PROBLEM.
The listing below contains a span that opens with the line containing "front_fascia();" and closes with the line containing "for body, members". Return that span exactly.

Begin

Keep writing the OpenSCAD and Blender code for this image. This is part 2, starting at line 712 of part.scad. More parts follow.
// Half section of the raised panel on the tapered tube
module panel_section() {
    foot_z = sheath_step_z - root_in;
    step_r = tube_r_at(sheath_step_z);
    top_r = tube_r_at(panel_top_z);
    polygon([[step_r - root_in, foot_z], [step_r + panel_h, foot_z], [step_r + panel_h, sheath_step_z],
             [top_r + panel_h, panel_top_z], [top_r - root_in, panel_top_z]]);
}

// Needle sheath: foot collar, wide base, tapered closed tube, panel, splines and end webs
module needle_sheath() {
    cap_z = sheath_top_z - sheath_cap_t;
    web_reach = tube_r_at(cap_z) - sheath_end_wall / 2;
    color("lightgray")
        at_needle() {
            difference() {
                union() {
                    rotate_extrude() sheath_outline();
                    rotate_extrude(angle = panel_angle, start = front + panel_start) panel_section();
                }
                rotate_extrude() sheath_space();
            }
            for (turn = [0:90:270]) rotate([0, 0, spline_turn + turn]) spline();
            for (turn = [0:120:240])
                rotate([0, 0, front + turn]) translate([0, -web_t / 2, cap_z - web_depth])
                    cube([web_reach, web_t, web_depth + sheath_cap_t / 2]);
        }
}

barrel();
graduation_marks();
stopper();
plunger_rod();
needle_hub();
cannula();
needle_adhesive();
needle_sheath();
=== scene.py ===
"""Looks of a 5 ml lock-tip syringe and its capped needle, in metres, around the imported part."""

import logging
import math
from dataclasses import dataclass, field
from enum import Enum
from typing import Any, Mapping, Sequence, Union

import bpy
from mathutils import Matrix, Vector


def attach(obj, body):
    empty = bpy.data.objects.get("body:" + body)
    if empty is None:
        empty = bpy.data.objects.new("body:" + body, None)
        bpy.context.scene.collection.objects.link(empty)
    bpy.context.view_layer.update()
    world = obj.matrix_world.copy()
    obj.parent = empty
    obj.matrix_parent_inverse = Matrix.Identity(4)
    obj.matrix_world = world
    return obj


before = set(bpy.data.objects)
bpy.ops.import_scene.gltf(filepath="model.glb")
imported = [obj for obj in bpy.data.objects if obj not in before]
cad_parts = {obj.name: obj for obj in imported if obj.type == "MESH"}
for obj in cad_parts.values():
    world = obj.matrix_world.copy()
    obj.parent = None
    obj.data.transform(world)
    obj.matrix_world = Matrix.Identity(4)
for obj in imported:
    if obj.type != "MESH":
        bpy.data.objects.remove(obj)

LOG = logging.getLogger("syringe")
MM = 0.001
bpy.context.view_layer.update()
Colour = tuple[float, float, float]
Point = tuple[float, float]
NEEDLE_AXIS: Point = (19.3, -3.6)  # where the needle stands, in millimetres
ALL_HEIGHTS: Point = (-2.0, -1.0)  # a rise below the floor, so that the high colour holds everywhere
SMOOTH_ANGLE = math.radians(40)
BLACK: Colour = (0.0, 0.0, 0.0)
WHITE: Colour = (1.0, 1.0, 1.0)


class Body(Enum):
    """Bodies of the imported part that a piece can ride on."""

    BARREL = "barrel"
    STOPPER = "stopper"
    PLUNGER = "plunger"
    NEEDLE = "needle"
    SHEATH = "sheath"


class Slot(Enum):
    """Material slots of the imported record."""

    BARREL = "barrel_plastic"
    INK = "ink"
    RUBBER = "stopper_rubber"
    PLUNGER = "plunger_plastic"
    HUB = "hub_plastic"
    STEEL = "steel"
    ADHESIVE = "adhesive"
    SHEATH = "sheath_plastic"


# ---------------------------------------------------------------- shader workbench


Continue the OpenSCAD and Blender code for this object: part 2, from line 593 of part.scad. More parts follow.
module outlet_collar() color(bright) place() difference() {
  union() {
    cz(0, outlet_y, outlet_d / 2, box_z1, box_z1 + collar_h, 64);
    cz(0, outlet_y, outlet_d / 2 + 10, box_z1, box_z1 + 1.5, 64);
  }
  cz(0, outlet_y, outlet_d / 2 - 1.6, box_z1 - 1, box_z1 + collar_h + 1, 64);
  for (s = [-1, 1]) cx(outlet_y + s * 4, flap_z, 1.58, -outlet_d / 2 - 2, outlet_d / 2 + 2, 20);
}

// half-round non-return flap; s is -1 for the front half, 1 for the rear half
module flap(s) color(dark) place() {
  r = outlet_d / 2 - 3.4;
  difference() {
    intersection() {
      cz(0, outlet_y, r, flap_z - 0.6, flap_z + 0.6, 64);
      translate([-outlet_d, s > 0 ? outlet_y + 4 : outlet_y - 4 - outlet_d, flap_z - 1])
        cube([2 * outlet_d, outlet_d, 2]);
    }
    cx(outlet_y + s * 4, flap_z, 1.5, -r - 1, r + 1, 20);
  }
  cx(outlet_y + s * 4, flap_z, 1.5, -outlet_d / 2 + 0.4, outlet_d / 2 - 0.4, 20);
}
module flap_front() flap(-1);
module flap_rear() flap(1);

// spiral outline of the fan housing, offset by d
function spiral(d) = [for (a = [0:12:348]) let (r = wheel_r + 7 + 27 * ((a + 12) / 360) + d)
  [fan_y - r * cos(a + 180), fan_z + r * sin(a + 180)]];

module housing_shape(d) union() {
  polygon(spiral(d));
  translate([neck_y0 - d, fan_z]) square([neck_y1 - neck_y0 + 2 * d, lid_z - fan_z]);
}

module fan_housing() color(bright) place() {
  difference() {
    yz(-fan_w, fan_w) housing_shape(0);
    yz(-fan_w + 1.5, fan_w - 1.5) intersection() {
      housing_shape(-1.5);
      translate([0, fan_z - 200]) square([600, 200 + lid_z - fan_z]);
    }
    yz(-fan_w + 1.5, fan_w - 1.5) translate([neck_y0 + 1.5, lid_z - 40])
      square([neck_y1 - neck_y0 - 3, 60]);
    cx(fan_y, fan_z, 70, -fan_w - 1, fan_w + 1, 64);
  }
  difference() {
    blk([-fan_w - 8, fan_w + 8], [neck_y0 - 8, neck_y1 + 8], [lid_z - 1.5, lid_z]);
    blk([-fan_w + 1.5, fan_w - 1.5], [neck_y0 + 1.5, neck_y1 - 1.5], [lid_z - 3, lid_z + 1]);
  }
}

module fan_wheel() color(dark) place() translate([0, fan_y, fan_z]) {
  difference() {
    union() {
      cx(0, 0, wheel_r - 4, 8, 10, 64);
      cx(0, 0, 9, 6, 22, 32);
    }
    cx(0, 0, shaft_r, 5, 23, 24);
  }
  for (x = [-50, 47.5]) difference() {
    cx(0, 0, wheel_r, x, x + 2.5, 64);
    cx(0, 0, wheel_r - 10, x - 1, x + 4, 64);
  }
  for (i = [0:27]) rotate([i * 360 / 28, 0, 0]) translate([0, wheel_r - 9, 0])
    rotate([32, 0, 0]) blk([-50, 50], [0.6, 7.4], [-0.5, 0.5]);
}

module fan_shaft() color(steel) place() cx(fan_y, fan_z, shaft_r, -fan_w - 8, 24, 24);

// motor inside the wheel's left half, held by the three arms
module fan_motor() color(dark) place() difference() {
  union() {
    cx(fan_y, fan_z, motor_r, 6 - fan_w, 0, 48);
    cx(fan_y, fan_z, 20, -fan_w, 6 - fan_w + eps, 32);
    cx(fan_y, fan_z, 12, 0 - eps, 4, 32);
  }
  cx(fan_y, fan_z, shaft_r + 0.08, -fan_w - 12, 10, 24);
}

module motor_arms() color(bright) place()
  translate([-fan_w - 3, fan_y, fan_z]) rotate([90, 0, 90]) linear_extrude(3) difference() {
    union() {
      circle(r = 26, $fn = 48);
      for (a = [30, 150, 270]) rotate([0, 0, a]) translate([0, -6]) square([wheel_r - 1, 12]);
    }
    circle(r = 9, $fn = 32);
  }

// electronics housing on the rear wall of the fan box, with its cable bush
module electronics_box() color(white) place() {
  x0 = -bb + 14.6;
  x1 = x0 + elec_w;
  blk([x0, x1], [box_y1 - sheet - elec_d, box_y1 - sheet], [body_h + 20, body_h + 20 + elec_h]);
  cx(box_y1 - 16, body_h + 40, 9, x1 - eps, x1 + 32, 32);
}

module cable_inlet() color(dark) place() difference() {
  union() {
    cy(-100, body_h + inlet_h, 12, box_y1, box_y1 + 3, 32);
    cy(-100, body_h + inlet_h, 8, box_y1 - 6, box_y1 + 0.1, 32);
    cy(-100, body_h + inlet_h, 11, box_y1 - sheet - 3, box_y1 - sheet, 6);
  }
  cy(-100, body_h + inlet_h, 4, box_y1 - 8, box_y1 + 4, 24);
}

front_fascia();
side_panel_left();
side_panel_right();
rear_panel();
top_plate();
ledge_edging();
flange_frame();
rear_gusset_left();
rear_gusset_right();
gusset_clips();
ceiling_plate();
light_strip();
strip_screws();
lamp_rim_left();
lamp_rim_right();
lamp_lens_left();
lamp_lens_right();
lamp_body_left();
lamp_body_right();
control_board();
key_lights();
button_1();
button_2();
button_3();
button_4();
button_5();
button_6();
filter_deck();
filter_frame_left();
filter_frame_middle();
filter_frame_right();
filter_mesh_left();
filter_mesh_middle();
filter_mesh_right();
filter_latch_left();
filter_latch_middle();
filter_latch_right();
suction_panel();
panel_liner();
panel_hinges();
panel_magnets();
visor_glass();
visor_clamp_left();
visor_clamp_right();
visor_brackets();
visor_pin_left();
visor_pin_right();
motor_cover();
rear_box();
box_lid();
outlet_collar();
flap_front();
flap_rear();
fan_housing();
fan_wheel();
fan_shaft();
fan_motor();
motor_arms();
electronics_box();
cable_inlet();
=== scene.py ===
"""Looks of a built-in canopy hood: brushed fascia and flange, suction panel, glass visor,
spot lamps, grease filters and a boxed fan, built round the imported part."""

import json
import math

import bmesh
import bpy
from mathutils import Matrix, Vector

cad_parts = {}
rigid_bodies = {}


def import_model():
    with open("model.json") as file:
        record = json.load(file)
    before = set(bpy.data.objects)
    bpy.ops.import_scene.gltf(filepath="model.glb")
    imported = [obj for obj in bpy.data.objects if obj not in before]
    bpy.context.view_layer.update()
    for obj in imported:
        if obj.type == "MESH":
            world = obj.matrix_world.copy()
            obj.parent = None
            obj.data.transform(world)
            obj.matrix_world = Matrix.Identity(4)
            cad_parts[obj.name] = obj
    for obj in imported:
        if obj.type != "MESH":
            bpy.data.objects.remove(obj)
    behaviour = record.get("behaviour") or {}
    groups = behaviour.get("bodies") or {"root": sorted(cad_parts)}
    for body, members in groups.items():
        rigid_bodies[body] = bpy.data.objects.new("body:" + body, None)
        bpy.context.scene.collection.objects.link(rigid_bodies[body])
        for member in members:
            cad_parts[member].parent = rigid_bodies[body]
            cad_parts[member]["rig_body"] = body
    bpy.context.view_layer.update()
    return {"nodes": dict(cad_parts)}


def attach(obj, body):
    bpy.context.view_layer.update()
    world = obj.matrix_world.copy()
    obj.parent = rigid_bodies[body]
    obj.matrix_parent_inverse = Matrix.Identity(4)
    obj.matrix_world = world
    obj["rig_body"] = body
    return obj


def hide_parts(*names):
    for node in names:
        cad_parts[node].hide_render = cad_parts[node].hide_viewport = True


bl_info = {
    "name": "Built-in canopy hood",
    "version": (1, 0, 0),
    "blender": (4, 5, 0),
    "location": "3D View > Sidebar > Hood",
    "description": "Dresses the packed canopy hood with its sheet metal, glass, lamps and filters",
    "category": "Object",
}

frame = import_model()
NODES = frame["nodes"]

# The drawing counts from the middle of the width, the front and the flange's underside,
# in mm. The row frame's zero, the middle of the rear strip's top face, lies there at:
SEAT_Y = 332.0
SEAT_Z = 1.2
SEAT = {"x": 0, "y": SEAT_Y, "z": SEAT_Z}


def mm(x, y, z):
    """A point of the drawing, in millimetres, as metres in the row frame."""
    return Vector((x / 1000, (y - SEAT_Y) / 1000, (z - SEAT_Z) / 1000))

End

COMPLETED EXERCISE.
front_fascia();
side_panel_left();
side_panel_right();
rear_panel();
top_plate();
ledge_edging();
flange_frame();
rear_gusset_left();
rear_gusset_right();
gusset_clips();
ceiling_plate();
light_strip();
strip_screws();
lamp_rim_left();
lamp_rim_right();
lamp_lens_left();
lamp_lens_right();
lamp_body_left();
lamp_body_right();
control_board();
key_lights();
button_1();
button_2();
button_3();
button_4();
button_5();
button_6();
filter_deck();
filter_frame_left();
filter_frame_middle();
filter_frame_right();
filter_mesh_left();
filter_mesh_middle();
filter_mesh_right();
filter_latch_left();
filter_latch_middle();
filter_latch_right();
suction_panel();
panel_liner();
panel_hinges();
panel_magnets();
visor_glass();
visor_clamp_left();
visor_clamp_right();
visor_brackets();
visor_pin_left();
visor_pin_right();
motor_cover();
rear_box();
box_lid();
outlet_collar();
flap_front();
flap_rear();
fan_housing();
fan_wheel();
fan_shaft();
fan_motor();
motor_arms();
electronics_box();
cable_inlet();
=== scene.py ===
"""Looks of a built-in canopy hood: brushed fascia and flange, suction panel, glass visor,
spot lamps, grease filters and a boxed fan, built round the imported part."""

import json
import math

import bmesh
import bpy
from mathutils import Matrix, Vector

cad_parts = {}
rigid_bodies = {}


def import_model():
    with open("model.json") as file:
        record = json.load(file)
    before = set(bpy.data.objects)
    bpy.ops.import_scene.gltf(filepath="model.glb")
    imported = [obj for obj in bpy.data.objects if obj not in before]
    bpy.context.view_layer.update()
    for obj in imported:
        if obj.type == "MESH":
            world = obj.matrix_world.copy()
            obj.parent = None
            obj.data.transform(world)
            obj.matrix_world = Matrix.Identity(4)
            cad_parts[obj.name] = obj
    for obj in imported:
        if obj.type != "MESH":
            bpy.data.objects.remove(obj)
    behaviour = record.get("behaviour") or {}
    groups = behaviour.get("bodies") or {"root": sorted(cad_parts)}
    for body, members in groups.items():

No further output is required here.